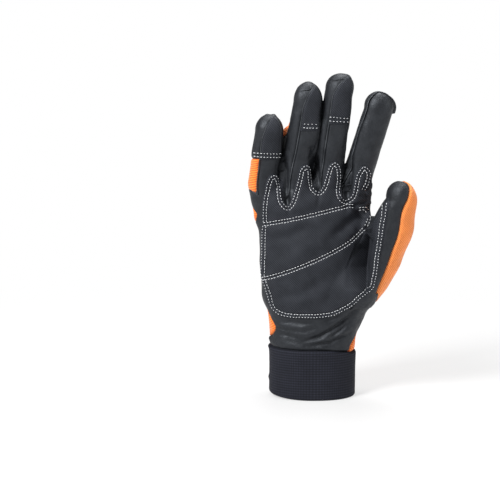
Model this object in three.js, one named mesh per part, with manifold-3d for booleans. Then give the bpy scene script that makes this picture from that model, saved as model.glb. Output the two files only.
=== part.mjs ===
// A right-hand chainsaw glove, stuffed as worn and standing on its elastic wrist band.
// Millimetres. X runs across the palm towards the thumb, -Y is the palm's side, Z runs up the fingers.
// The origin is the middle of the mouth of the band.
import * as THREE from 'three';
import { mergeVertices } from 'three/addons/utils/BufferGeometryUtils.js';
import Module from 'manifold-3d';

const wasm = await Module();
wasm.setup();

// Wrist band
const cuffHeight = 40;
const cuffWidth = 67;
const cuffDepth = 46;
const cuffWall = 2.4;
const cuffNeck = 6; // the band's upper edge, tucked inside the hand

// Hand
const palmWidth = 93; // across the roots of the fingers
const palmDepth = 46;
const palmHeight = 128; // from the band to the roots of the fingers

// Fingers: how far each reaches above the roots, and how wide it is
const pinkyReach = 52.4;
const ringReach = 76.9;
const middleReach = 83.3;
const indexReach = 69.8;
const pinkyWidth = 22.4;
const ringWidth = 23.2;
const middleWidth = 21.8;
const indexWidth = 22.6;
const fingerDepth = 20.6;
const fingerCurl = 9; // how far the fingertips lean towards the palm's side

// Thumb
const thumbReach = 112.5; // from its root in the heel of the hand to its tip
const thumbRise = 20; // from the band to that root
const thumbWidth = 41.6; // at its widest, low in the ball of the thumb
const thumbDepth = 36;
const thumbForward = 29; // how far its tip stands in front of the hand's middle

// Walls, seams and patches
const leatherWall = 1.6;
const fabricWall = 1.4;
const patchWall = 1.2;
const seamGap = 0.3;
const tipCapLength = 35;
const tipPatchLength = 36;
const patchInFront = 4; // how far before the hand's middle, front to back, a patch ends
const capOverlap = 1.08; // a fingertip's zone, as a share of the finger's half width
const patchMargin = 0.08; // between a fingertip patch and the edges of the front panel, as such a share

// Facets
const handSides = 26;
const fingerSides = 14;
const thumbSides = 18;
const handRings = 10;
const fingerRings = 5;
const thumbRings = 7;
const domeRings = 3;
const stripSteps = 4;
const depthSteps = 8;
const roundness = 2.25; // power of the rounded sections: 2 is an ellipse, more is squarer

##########

**What you have to do:** Would you give the material above again, complete and exact?

**Answer to this problem:**
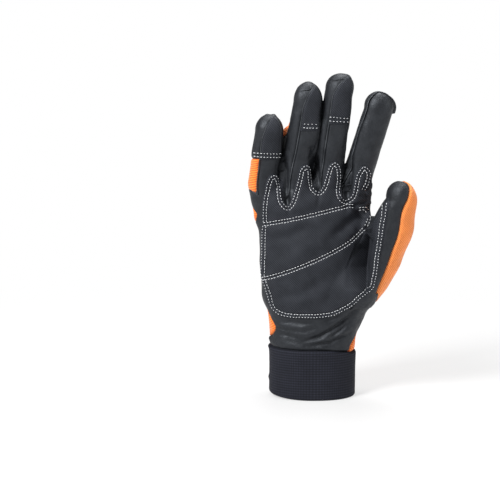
Model this object in three.js, one named mesh per part, with manifold-3d for booleans. Then give the bpy scene script that makes this picture from that model, saved as model.glb. Output the two files only.
=== part.mjs ===
// A right-hand chainsaw glove, stuffed as worn and standing on its elastic wrist band.
// Millimetres. X runs across the palm towards the thumb, -Y is the palm's side, Z runs up the fingers.
// The origin is the middle of the mouth of the band.
import * as THREE from 'three';
import { mergeVertices } from 'three/addons/utils/BufferGeometryUtils.js';
import Module from 'manifold-3d';

const wasm = await Module();
wasm.setup();

// Wrist band
const cuffHeight = 40;
const cuffWidth = 67;
const cuffDepth = 46;
const cuffWall = 2.4;
const cuffNeck = 6; // the band's upper edge, tucked inside the hand

// Hand
const palmWidth = 93; // across the roots of the fingers
const palmDepth = 46;
const palmHeight = 128; // from the band to the roots of the fingers

// Fingers: how far each reaches above the roots, and how wide it is
const pinkyReach = 52.4;
const ringReach = 76.9;
const middleReach = 83.3;
const indexReach = 69.8;
const pinkyWidth = 22.4;
const ringWidth = 23.2;
const middleWidth = 21.8;
const indexWidth = 22.6;
const fingerDepth = 20.6;
const fingerCurl = 9; // how far the fingertips lean towards the palm's side

// Thumb
const thumbReach = 112.5; // from its root in the heel of the hand to its tip
const thumbRise = 20; // from the band to that root
const thumbWidth = 41.6; // at its widest, low in the ball of the thumb
const thumbDepth = 36;
const thumbForward = 29; // how far its tip stands in front of the hand's middle

// Walls, seams and patches
const leatherWall = 1.6;
const fabricWall = 1.4;
const patchWall = 1.2;
const seamGap = 0.3;
const tipCapLength = 35;
const tipPatchLength = 36;
const patchInFront = 4; // how far before the hand's middle, front to back, a patch ends
const capOverlap = 1.08; // a fingertip's zone, as a share of the finger's half width
const patchMargin = 0.08; // between a fingertip patch and the edges of the front panel, as such a share

// Facets
const handSides = 26;
const fingerSides = 14;
const thumbSides = 18;
const handRings = 10;
const fingerRings = 5;
const thumbRings = 7;
const domeRings = 3;
const stripSteps = 4;
const depthSteps = 8;
const roundness = 2.25; // power of the rounded sections: 2 is an ellipse, more is squarer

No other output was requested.